The broader market context shapes how generous these promotions are. Betting turnover on British racing fell 6.8 per cent in 2024 compared with the previous year and continued declining into 2025. That pressure on revenue makes operators more cautious with promotional spending, and BOG caps — which were once rare — have become more common as bookmakers tighten their margins. The promotion still exists because it drives customer loyalty, but the terms are less generous than they were five years ago.
Practical Tips for Maximising BOG Value
The first tip is to bet early. BOG only benefits you if the SP is higher than your early price or if the SP drops and your early price is preserved. If you bet at the SP itself, BOG adds nothing.
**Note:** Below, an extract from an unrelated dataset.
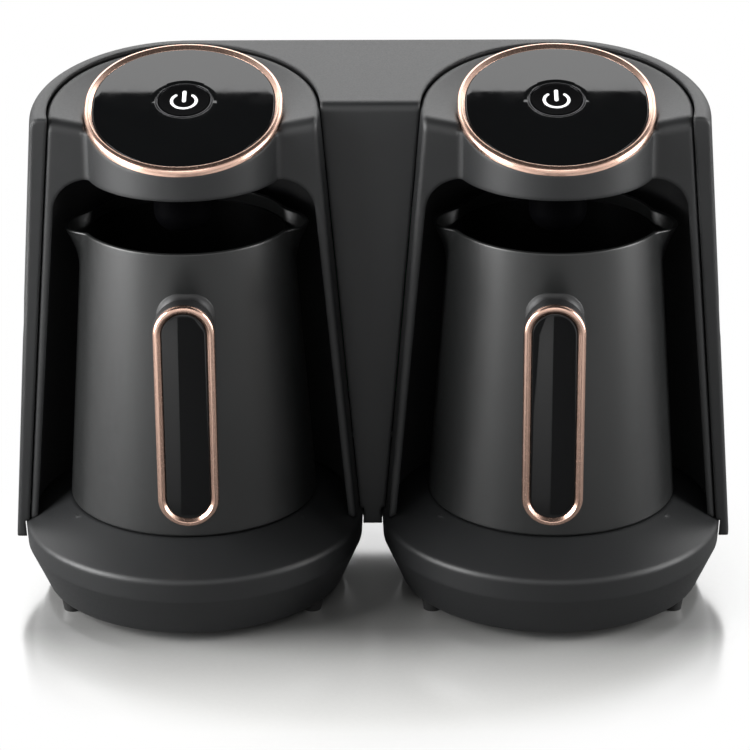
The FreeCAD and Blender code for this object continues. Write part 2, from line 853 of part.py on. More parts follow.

Early-morning prices are typically available from 9am on raceday, and the widest BOG opportunities arise when a horse is available at a generous early price that is likely to shorten as the market firms up.
Second, check whether the race is BOG-eligible before placing your bet. Not every race qualifies. Some operators exclude all-weather racing, evening meetings or races at certain courses. Betting on a race you assume is covered by BOG, only to discover it is excluded, costs you the protection you were counting on.
Third, factor Rule 4 risk into your assessment. If a race has a short-priced horse that looks vulnerable to withdrawal — a going-sensitive favourite on uncertain ground — the potential Rule 4 deduction could offset much of the BOG benefit. In those situations, you might choose to wait until closer to post time, when the non-runner picture is clearer, even if it means missing the early price. The trade-off between BOG opportunity and Rule 4 risk is a genuine one, and the right answer depends on the specific race.
Finally, compare BOG terms across operators. The headline promotion sounds identical everywhere — “best odds guaranteed” — but the details differ. Cap levels, eligible races, qualifying bet types and minimum odds thresholds all vary. A few minutes comparing the terms can identify the operator that gives you the most genuine BOG value on the races you actually bet on.